The film's distinctive fantasy found an additional muse in Gustafson's own upbringing. "While growing up gay in a small farm town, you find ways to escape," he said. "My escapes usually involved film and performance." This also led Gustafson to find his calling. "In a cliche theatre-dork kind of way, I always found ways to turn class projects into some sort of performance or video project. I loved obsessing over how to master glitch-free VCR to VCR editing. When I got older, I got a job at a tiny cinema as the manager and projectionist, which fueled my obsession and led me to enrolling in film school at Northwestern University."

Since then, he's worked in photography and in the casting departments of a slew of studio films, including "Road To Perdition" and the "Pirates of the Caribbean" sequels. "I've been lucky enough to be able to balance working on big-budget films with my own films," he said. "My work on those big-budget films has been a great learning experience and source of determination: working with actors, amazing directors and seeing first hand the mistakes and successes of day-to-day decisions made by producers and directors on the largest level. I have taken away a great deal of knowledge on 'how to' and the 'how not to' create film. The goal with my work, on the producing side, has always been to bridge the indie film and big-budget mentalities - from subject matter and style to production and distribution. There is a lot that each side of that equation can learn from the other side."

A scene from Tom Gustafson's "Were The World Mine." Image courtesy of Speak Productions.
But, while "World"'s production values evidence how Gustafson bridged the stylistic worlds, defying its small budget, the film's status as a gay indie musical might make that a harder gap to fill when it comes to distribution. "While I absolutely respect the history of 'gay film' and fully appreciate the existence of distribution opportunities specific to gay content, I think films are too often immediately categorized and labeled," he admitted. "This can be extremely harmful to a film and its ability to reach a larger audience. I think 'World' is simply an indie with major gay characters but unfortunately people still feel the need to immediately put it in a 'gay box' or the 'gay closet."

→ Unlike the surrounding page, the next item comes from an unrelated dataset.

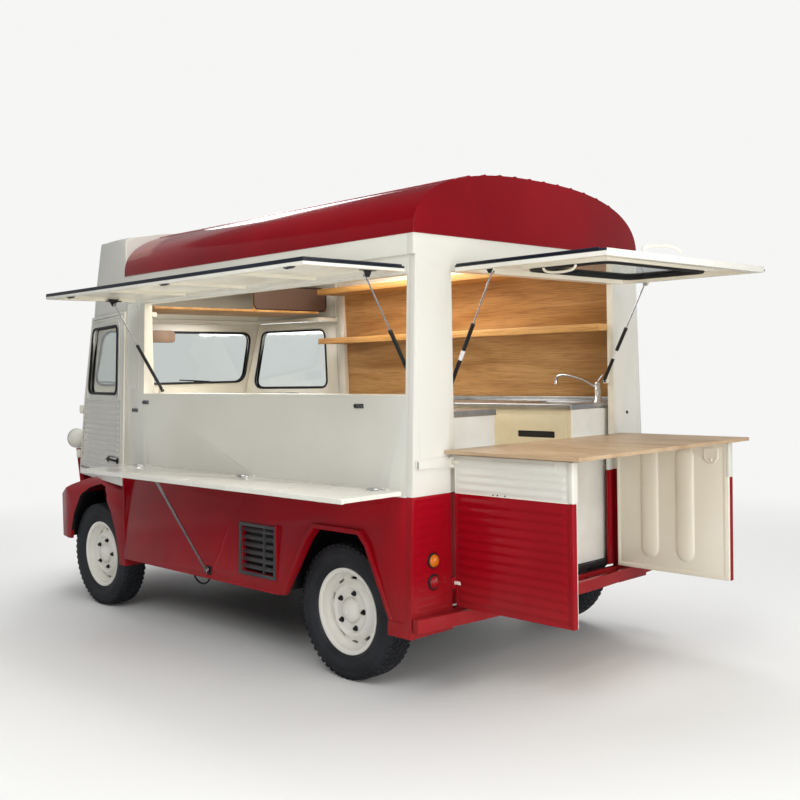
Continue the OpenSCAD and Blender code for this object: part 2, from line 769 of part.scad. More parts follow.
module strut_barrel() {
    translate([0, 0, 14]) cylinder(r = barrel_r, h = 316);
    cylinder(r = 5, h = 20);
}

// Cross eye of a strut, along local X
module strut_eye()
    difference() {
        translate([-7, 0, 0]) rotate([0, 90, 0]) cylinder(r = strut_eye_r, h = 14);
        translate([-10, 0, 0]) rotate([0, 90, 0]) cylinder(r = strut_pin_r + 0.2, h = 20);
    }

module awning_strut_place(x) {
    d = awning_strut_head - awning_strut_foot;
    translate([x, awning_strut_foot[0], awning_strut_foot[1]])
        rotate([-atan2(d[0], d[1]), 0, 0]) children();
}

module gate_strut_place(s) {
    d = gate_strut_head - gate_strut_foot;
    translate([gate_strut_foot[0], s * gate_strut_y, gate_strut_foot[1]])
        rotate([0, atan2(d[0], d[1]), 0]) rotate([0, 0, 90]) children();
}

module barrel_with_eye() {
    difference() {
        union() {
            strut_barrel();
            translate([-7, 0, 0]) rotate([0, 90, 0]) cylinder(r = strut_eye_r, h = 14);
        }
        translate([-10, 0, 0]) rotate([0, 90, 0]) cylinder(r = strut_pin_r + 0.2, h = 20);
        translate([0, 0, 40]) cylinder(r = rod_r + 0.3, h = 400);
    }
}

module rod_with_eye(length) {
    translate([0, 0, 285]) cylinder(r = rod_r, h = length - 285 - 6);
    translate([0, 0, length]) strut_eye();
}

module awning_strut_barrels() truck() color(RUBBER)
    for (x = awning_strut_x) awning_strut_place(x) barrel_with_eye();
module awning_strut_rods() truck() color(STEEL)
    for (x = awning_strut_x) awning_strut_place(x)
        rod_with_eye(norm(awning_strut_head - awning_strut_foot));
module gate_strut_barrels() truck() color(RUBBER)
    for (s = [-1, 1]) gate_strut_place(s) barrel_with_eye();
module gate_strut_rods() truck() color(STEEL)
    for (s = [-1, 1]) gate_strut_place(s) rod_with_eye(norm(gate_strut_head - gate_strut_foot));

// ---- Shelf ----

module serving_shelf() truck() color(CREAM) {
    box(hatch_x0, 1900, shelf_pivot[1] + 7, shelf_pivot[1] + 7 + shelf_depth, shelf_z - shelf_t, shelf_z);
    for (x = hinge_stations) moving_knuckle(x, shelf_pivot, 1);
}

module shelf_stay() truck() color(STEEL) {
    d = [stay_top_y - stay_foot[1], shelf_z - shelf_t - 6 - stay_foot[2]];
    translate([stay_foot[0], stay_foot[1], stay_foot[2]]) rotate([-atan2(d[0], d[1]), 0, 0]) {
        cylinder(r = 8, h = norm(d) - 4);
        translate([0, -10, 0]) rotate([-90, 0, 0]) cylinder(r = 14, h = 20);
    }
}

module sill_lead() truck() color(RUBBER)
    translate([1240, 925, 429.7]) rotate([-90, 0, 0])
        rotate_extrude(angle = 180) translate([105, 0]) circle(r = 5);

// ---- Side vent ----

module side_vent() truck() color(DARK)
    translate([452, side_y(455), 455]) rotate([lean, 0, 0]) {
        difference() {
            translate([0, 0.3, 0]) cube([331, 8, 283]);
            translate([18, -10, 18]) cube([295, 30, 247]);
        }
        for (i = [0 : 5]) translate([18.5, -6, 34 + i * 40]) rotate([30, 0, 0]) cube([294, 3, 24]);
        translate([110, -14, 19]) cube([8, 16, 246]);
    }

// ---- Rear ----

module rear_board() truck() color(OAK)
    box(-1340, rear_x - 6, -740, 745, board_z, board_z + board_t);

module tailgate() truck() color(CREAM) translate(gate_pivot) {
    w = gate_half_w + 20;
    difference() {
        box(-gate_reach, -6, -w, w, -gate_t, 0);
        box(-gate_reach + 45, -45, -w + 36, w - 36, -gate_t - 1, -7);
        gate_window_cut(0);
    }
    // Plates beside the strut heads
    for (s = [-1, 1]) along_y(s * (gate_strut_y + 15) - 3, s * (gate_strut_y + 15) + 3)
        translate(gate_strut_head - [gate_pivot[0], gate_pivot[2]])
            polygon([[-38, 36], [-8, -9], [8, -9], [38, 36]]);
    difference() {
        box(-700, -210, -460, 460, -gate_t + 6, -6);
        gate_window_cut(0);
    }
    for (y = gate_hinge_stations) translate([0, y - 20, 0]) {
        rotate([-90, 0, 0]) cylinder(r = 5, h = 40);
        translate([-10, 0, -3]) cube([10, 40, 3]);
    }
}

module gate_window_cut(grow)
    translate([0, 0, -100]) linear_extrude(200)
        rounded_quad([[-680, 430], [-230, 430], [-230, -430], [-680, -430]], 60, grow);

module tailgate_window() truck() color(GLASS) translate(gate_pivot)
    intersection() {
        gate_window_cut(-0.3);
        box(-800, 0, -600, 600, -18, -13);
    }

module half_door() {
    x0 = half_door_pivot[0] - 5;
    y1 = half_door_pivot[1];
    box(x0 - half_door_w, x0, y1 - half_door_t, y1, half_door_z0, half_door_z1);
    for (z = half_door_hinge_z) {
        translate([half_door_pivot[0], y1, z - 8]) cylinder(r = 4.5, h = 16);
        translate([x0 - 10, y1 - 3, z - 8]) cube([15, 6, 16]);
    }
}

module left_rear_door() truck() color(CREAM) half_door();
module right_rear_door() truck() color(CREAM) mirror([0, 1, 0]) half_door();

chassis_floor();
left_upper_side();
left_lower_side();
right_upper_side();
right_lower_side();
rear_upper_frame();
rear_lower_corners();
roof();
cab_fairing();
cab_frame();
windscreen();
nose_panel();
front_wings();
bumpers();
engine_block();
axles();
oak_lining();
kitchen_counters();
worktops();
mixer_tap();
overhead_shelf();
cab_seats();
side_vent();
rear_board();
headlights();
rear_lamps();
sill_lead();
bonnet();
steering_wheel();
left_knuckle();
right_knuckle();
front_left_tyre();
front_right_tyre();
rear_left_tyre();
rear_right_tyre();
front_left_rim();
front_right_rim();
rear_left_rim();
rear_right_rim();
left_cab_door();
right_cab_door();
left_door_glass();
right_door_glass();
awning();
awning_strut_barrels();
awning_strut_rods();
serving_shelf();
shelf_stay();
tailgate();
tailgate_window();
gate_strut_barrels();
gate_strut_rods();
left_rear_door();
right_rear_door();
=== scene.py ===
"""Food truck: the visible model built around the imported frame."""

import logging
import math
from dataclasses import dataclass
from enum import Enum
from typing import Callable, Optional, Sequence

import bpy
from mathutils import Matrix, Vector


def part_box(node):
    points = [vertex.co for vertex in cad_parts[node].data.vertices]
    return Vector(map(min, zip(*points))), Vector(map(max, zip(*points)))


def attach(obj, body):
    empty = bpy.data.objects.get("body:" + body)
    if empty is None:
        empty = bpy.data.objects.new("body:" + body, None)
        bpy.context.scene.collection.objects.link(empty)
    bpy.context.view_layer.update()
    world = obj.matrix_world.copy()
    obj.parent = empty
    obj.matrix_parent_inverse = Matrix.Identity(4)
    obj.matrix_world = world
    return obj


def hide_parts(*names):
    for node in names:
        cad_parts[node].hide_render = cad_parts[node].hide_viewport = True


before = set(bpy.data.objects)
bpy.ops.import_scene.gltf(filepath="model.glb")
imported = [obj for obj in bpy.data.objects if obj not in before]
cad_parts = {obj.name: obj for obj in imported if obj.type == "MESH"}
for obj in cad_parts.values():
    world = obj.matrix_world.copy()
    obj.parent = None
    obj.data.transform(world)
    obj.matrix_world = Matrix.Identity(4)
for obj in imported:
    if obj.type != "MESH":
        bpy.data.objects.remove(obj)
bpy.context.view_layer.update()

LOG = logging.getLogger("food_truck")
Point2 = tuple[float, float]
Point3 = tuple[float, float, float]
Piece = bpy.types.Object
Socket = bpy.types.NodeSocket
MM = 0.001
UP = Vector((0, 0, 1))
LEFT = Vector((0, 1, 0))
FORWARD = Vector((1, 0, 0))


# ---------------------------------------------------------------- finishes


def linear(hex_colour: str, alpha: float = 1.0) -> tuple[float, float, float, float]:
    """Turns an sRGB hex colour into the linear values that shaders read.

    Args:
        hex_colour: Six hex digits, red first.
        alpha: Opacity, passed through.

    Returns:
        Linear red, green, blue and alpha.
    """
    parts = [int(hex_colour[i : i + 2], 16) / 255 for i in (0, 2, 4)]
    r, g, b = (c / 12.92 if c <= 0.04045 else ((c + 0.055) / 1.055) ** 2.4 for c in parts)
    return (r, g, b, alpha)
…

So far in the festival circuit, "World" has managed to screen in and out of that closet. It won major awards at both the Florida Film Festival and Nashville Film Festival, as well as LGBT-centric fests like Toronto's Inside Out. But it has been a challenge. "Unfortunately, it has affected our 'mainstream' festival play. We have been told by numerous festivals that the film is 'too gay' for their audiences. Which is ridiculous - it's like saying that a film with heterosexual characters is 'too straight' for gay & lesbians to appreciate, which I don't think anyone would ever say."

Getting beyond the festivals has been a tough challenge, so far. "The fact that audiences often, literally, stand and cheer at the end of 'World' has frankly been bittersweet knowing that more people may not get to experience the film in a theatrical setting," he said. "Most likely based on the 'gay film' label alone, we haven't been able to get any 'mainstream' distributors to a screening, which is frustrating because they are passing on a film that has immense theatrical potential without ever experiencing it. Watching it on a DVD is a completely different experience. And based soley on the viewing of screeners, several distributors have said 'I love it, but we lost money on (insert gay indie title) so we can't take that chance again.'"

Gustafson's experiences are likely a similar story for many LGBT filmmakers and producers in this new age of "indie." LGBT-themed indies have been lucky to expand to more than 10 screens in the past few years, and even more lucky to crack a few $100,000 at the box office. "Media is already so controlled," he said in regard to the "gay indie"'s recent troubles. "What we actually get to see and experience and what is literally forced down our throats - represents such a small percentage of what is out there. People really have to search for things outside of what is available at the multiplex and this label contributes to that problem."

But for "World," a direct-to-Here! release is even more inapprporiate than the average "gay indie." "One of our goals with 'World' was to create a film that feels like a live theatrical experience and from our festival screenings, it's clear that audiences have been enjoying it in that way," Gustafson said. "It has been playing to unbelievably enthusiastic sold-out audiences and it's been extremely exciting to see the film play so well at LGBT festivals as well as 'mainstream' festivals. So before making it available on DVD and cable, we are determined to somehow give it the theatrical run that it deserves and allow people to truly 'experience' the film the way it was intended."

In the meantime, this experience is available at "World"'s Outfest screening on July 20th, just two days after the release of Gustafson's recent day job effort, which might have less of a problem being shown the way it was intended. Gustafson worked as a Background Casting Director on Christopher Nolan's "The Dark Knight."